Les gens d'ici sont « parvenus » à être riches, mais que sont-ils prêts à faire pour le rester ? Ils semblent heureux, mais le sont-ils vraiment ? Ils semblent unis, mais des listes circulent… Ils semblent bienveillants mais, ce jeudi, trois hommes, trois voisins, trois amis sont morts en même temps dans la piscine des Scaglia. Des gentlemen qui avaient l'habitude de se retrouver tous les jeudis soirs pour boire, fumer, jouer aux cartes et deviser entre hommes des problèmes qu'ils n'avaient pas officiellement, tandis que leurs épouses vaquaient à leurs occupations superficielles…
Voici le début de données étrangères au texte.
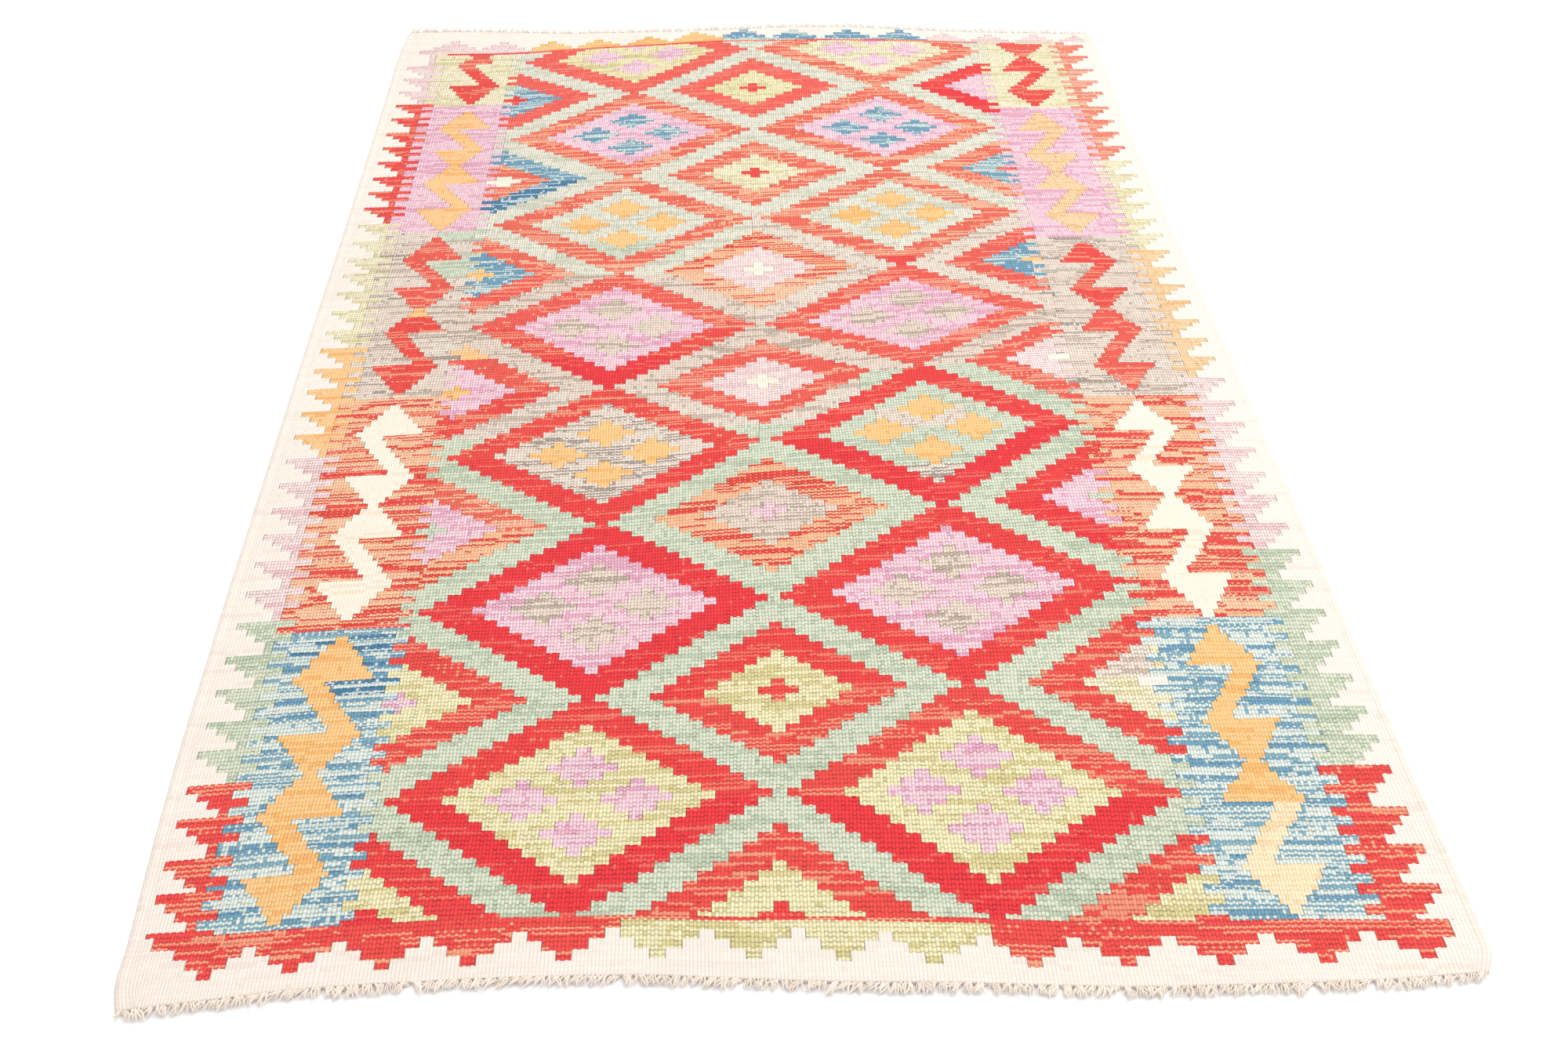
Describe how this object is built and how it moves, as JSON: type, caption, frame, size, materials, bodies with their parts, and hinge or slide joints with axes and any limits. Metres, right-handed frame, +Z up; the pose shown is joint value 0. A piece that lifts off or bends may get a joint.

« Dis donc, j'ai du boulot, moi ! rit Gustavo. Et de la dignité, tu en as ? demande Tano. Paire ! Paire ! Pourquoi dis-tu cela ? vingt-neuf. Je joue. Je dis ça comme ça. Qu'est-ce que tu en sais ? Qu'est-ce que je sais de toi ? Ce qui compte, c'est ce que chacun de nous sait de lui-même. Je me couche. Et ce que chacun de nous fait quand personne ne le voit. Truco. Ou quand il croit que personne ne le voit. Je contre. »


Mais ces épouses, aujourd'hui, sont veuves : « Cette nuit-là, la nuit en question, Ronie dinait chez Tano Scaglia. Comme tous les jeudis. Même si ce n'était pas un jeudi comme les autres. Un jeudi du mois de septembre 2001. le 27 septembre 2001. »


Accident de piscine, soirée qui a mal tourné ou règlement de compte prémédité ? Mauvais sort jeté ? Pour le savoir, je me suis fondue avec délice dans les mystères de chaque demeure, dont les murs et les murmures recèlent. Dans cette lecture agréable, Claudia Pineiro nous permet habilement de jeter un oeil indiscret aux petites vies de chacun et aux miroirs aux alouettes qui se brisent, annonçant les années de malheur. En repartant depuis 1991, elle fait monter la tension au fil des années et on assiste à la pression sociale monstrueuse que se mettent ces familles, pour conserver le standing de vie américain qui donne une impression sécurisante de réussite, échappant à la misère des autres, bien protégés dans des tours d'ivoire ; Mais on sait tous que ce modèle américain s'est effondré, et ses tours avec, en ce septembre 2001…


« Certains faits - ils sont peu nombreux, moins nombreux qu'on ne le pense - auraient changé nos vies s'ils n'étaient pas arrivés. Et la vente de ce terrain aux Scaglia, en ce mois de mars 1991, est de ceux-là. »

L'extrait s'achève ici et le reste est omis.